18 May, 2019
Recent updates
- Use dockerhub images; separate 'manager' and 'worker'.
- Document use on gcloud
- Re-organized files for easier build & deploy
Use minikube for (local) development, or gcloud for scalable deployment.
Start the minikube VM with
minikube start
For gcloud, see below.
In kubernetes, create a redis service and running redis application, an RStudio service, an RStudio 'manager', and five R worker 'jobs'.
kubectl apply -f k8s/
The two services, redis and manager pods, and worker pods should all be visible and healthy with
kubectl get all
Via your browser on the port 300001 at the ip address returned by minikube or gcloud
## For minikube, use...
minikube ip
## For gcloud, use any 'EXTERNAL-IP' from
kubectl get nodes --output wide
e.g.,
http://192.168.99.101:30001
this will provide access to RStudio, with user rstudio
and password
bioc
. Alternatively, connect to R at the command line with
kubectl exec -it manager -- /bin/bash
Define a simple function
fun = function(i) {
Sys.sleep(1)
Sys.info()[["nodename"]]
}
Create a RedisParam
to connect to the job queue and communicate with
the workers, and use BiocParallel::register()
to make this the
default back-end
library(RedisParam)
p <- RedisParam(workers = 5, jobname = "demo", is.worker = FALSE)
register(bpstart(p))
Use bplapply()
for parallel evaluation
system.time(res <- bplapply(1:13, fun))
table(unlist(res))
Quit and exit the R manager (or simply leave your RStudio session in the browser)
> q() # R
# exit # manager
Clean up kubernetes
$ kubectl delete -f k8s/
Stop minikube or gcloud
## minikube...
minikube stop
## ..or gcloud
gcloud container clusters delete [CLUSTER_NAME]

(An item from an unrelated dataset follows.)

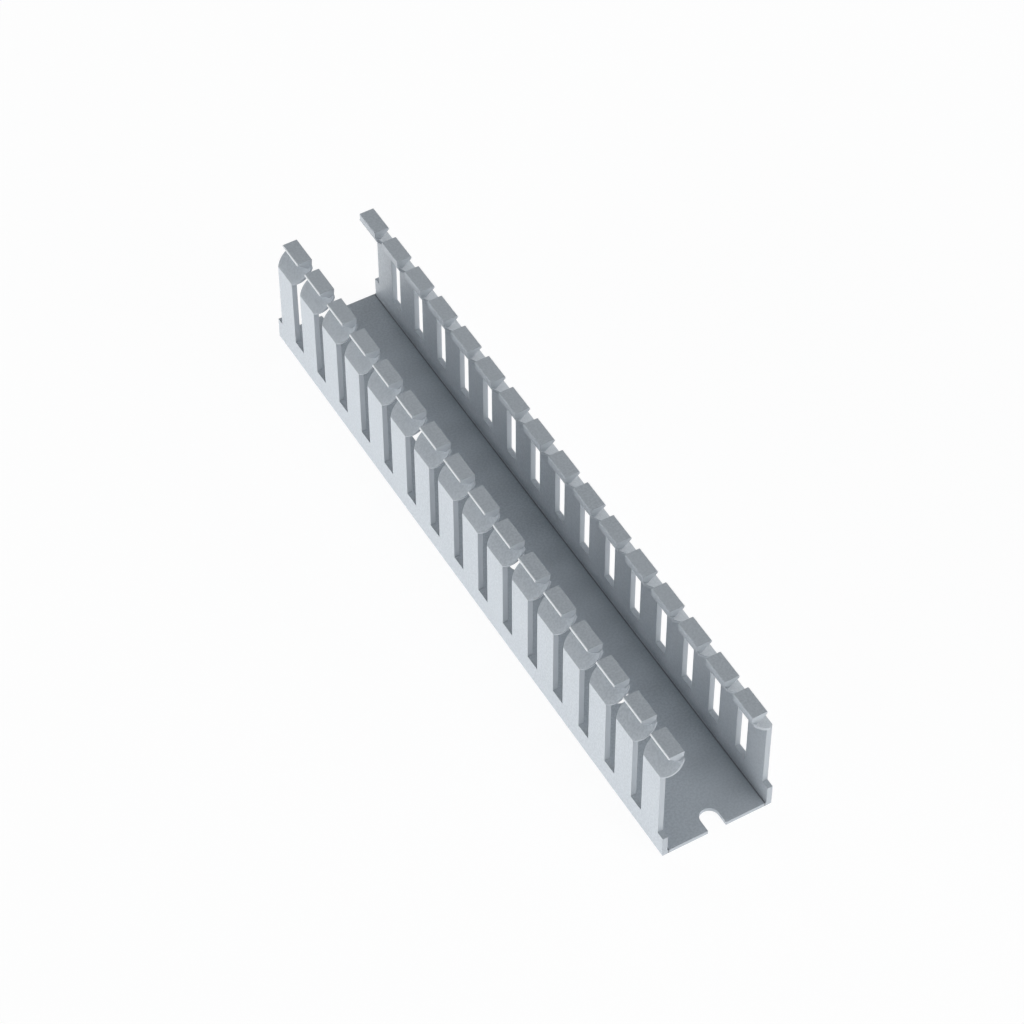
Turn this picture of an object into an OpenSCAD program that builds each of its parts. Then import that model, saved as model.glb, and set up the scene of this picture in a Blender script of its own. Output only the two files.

One uses Google kubernetes service rather than minikube. Make sure that minikube is not running
minikube stop
Make sure the Kubernetes Engine API is enables by visiting
https://console.cloud.google.com
.
Make sure the appropriate project is selected (dropdown in the blue menu bar).
Choose APIs & Services
the hamburger (top left) dropdown, and + ENABLE APIS & SERVICES
(center top).
At the command line, make sure the correct account is activated and the correct project associated with the account
gcloud auth list
gclod config list
Use gcloud config help
/ gcloud config set help
and eventually
gcloud config set core/project VALUE
to udpate the project and
perhaps other information, e.g., compute/zone
and compute/region
.
A guide to exposing applications guide is available; we'll most closely follow the section Creating a Service of type NodePort.
Create a cluster (replace [CLUSTER_NAME]
with an appropriate
identifier)
gcloud container clusters create [CLUSTER_NAME]
Authenticate with the cluster
gcloud container clusters get-credentials [CLUSTER_NAME]
Create a whole in the firewall that surrounds our cloud (30001 is from k8s/rstudio-service.yaml)
gcloud compute firewall-rules create test-node-port --allow tcp:30001
At this stage, we can use kubectl apply ...
etc., as above.
Docker images for the manager and worker are available at dockerhub as mtmorgan/bioc-redis-manager and mtmorgan/bioc-redis-worker. They were built as
docker build -t bioc-redis-worker -f docker/Dockerfile.worker docker
docker build -t bioc-redis-manager -f docker/Dockerfile.manager docker
The R manager docker file -- is from rocker/rstudio:3.6.0
providing R RStudio server, and additional infrastructure to
support RedisParam. The R worker docker file -- is from
rocker/r-base:latest
providing R, and additional infrastructure to
support RedisParam.
If one were implementing a particularly workflow, likely the worker (and perhaps manager) images would be built from a more complete image like Bioconductor/AnVIL_Docker customized with required packages.
For use of local images, one needs to build these in the minikube environment
eval $(minikube docker-env)
docker build ...
A little further work will remove the need to create the
RedisParam()
in the R session.
The create / delete steps can be coordinated by a helm chart, so that a one-liner will give a URL to a running RStudio backed by arbitary number of workers.